What ROI looks like in practice
The ROI from construction ERP in subcontractor management is usually realized across several categories rather than one headline metric. Firms reduce overpayments, duplicate invoices, and retention errors. They shorten pay application review cycles, improve month-end close accuracy, and reduce time spent chasing compliance documents. They also gain better visibility into committed cost exposure, which improves forecasting and protects margin.
There is also a strategic supplier benefit. Subcontractors prefer working with contractors that process payments predictably and provide transparent status visibility. Better payment accuracy reduces disputes, supports trade partner retention, and can improve bid competitiveness over time. In constrained labor markets, that operational credibility matters.

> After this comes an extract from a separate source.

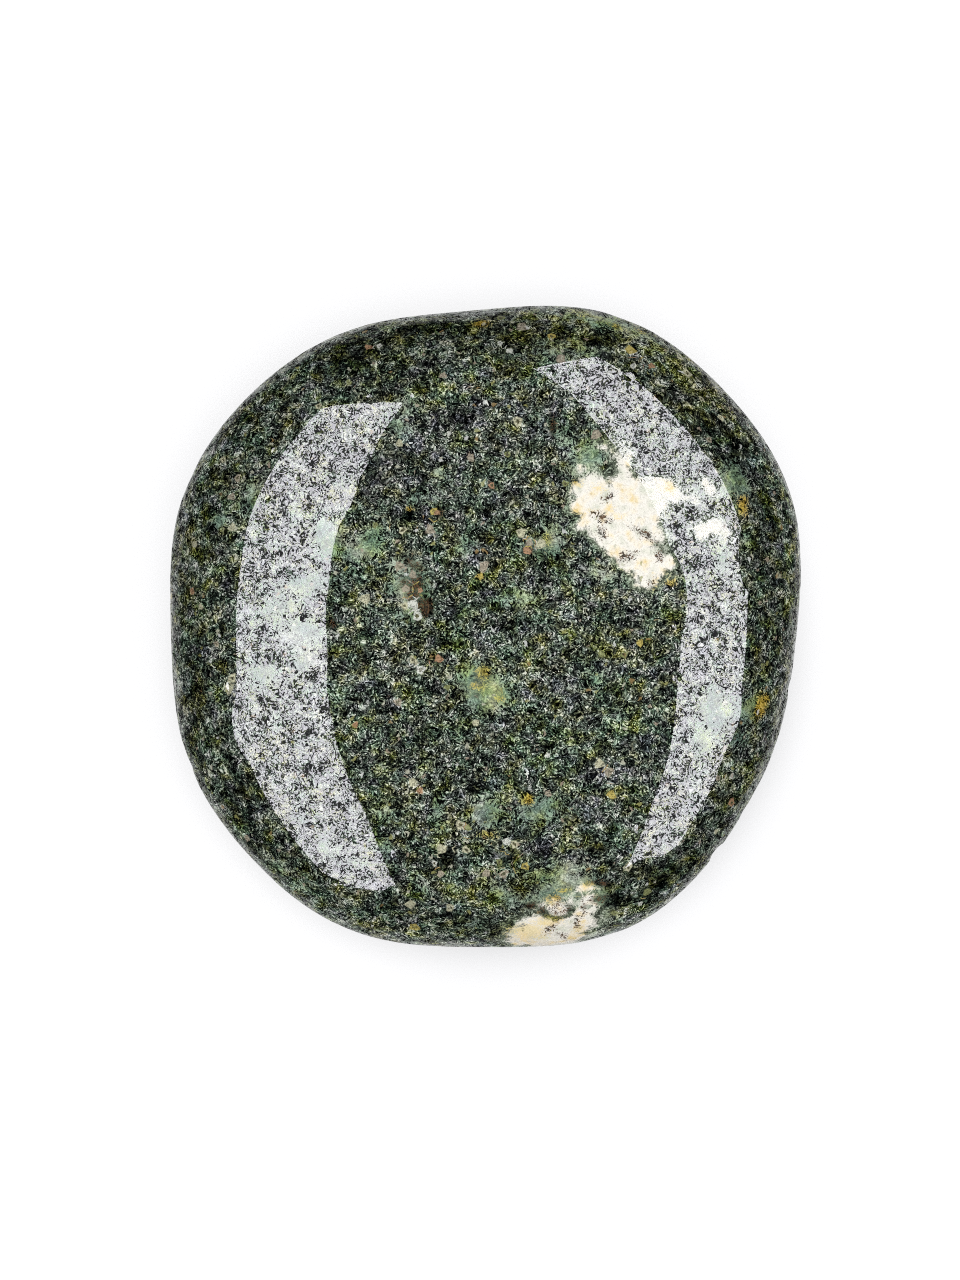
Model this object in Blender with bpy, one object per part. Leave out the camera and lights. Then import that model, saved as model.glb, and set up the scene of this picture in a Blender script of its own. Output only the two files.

For enterprise leaders, the broader value is control at scale. As project volume grows, manual subcontract administration does not scale linearly. ERP-enabled workflows allow firms to increase transaction volume without proportionally increasing administrative risk, payment leakage, or reporting delays.
Conclusion
Construction ERP improves subcontractor management and payment accuracy by connecting field operations, contract administration, compliance, and finance in one governed workflow. It replaces fragmented records with controlled commitments, validated progress billing, automated retention logic, and auditable approvals. For contractors managing complex project portfolios, that translates into fewer payment errors, stronger compliance, better forecasting, and more scalable operations.
The strongest results come when firms treat ERP as a process modernization program rather than a software deployment. Standardized subcontract workflows, cloud accessibility, AI-assisted exception handling, and executive governance together create a more reliable operating model for project delivery and financial control.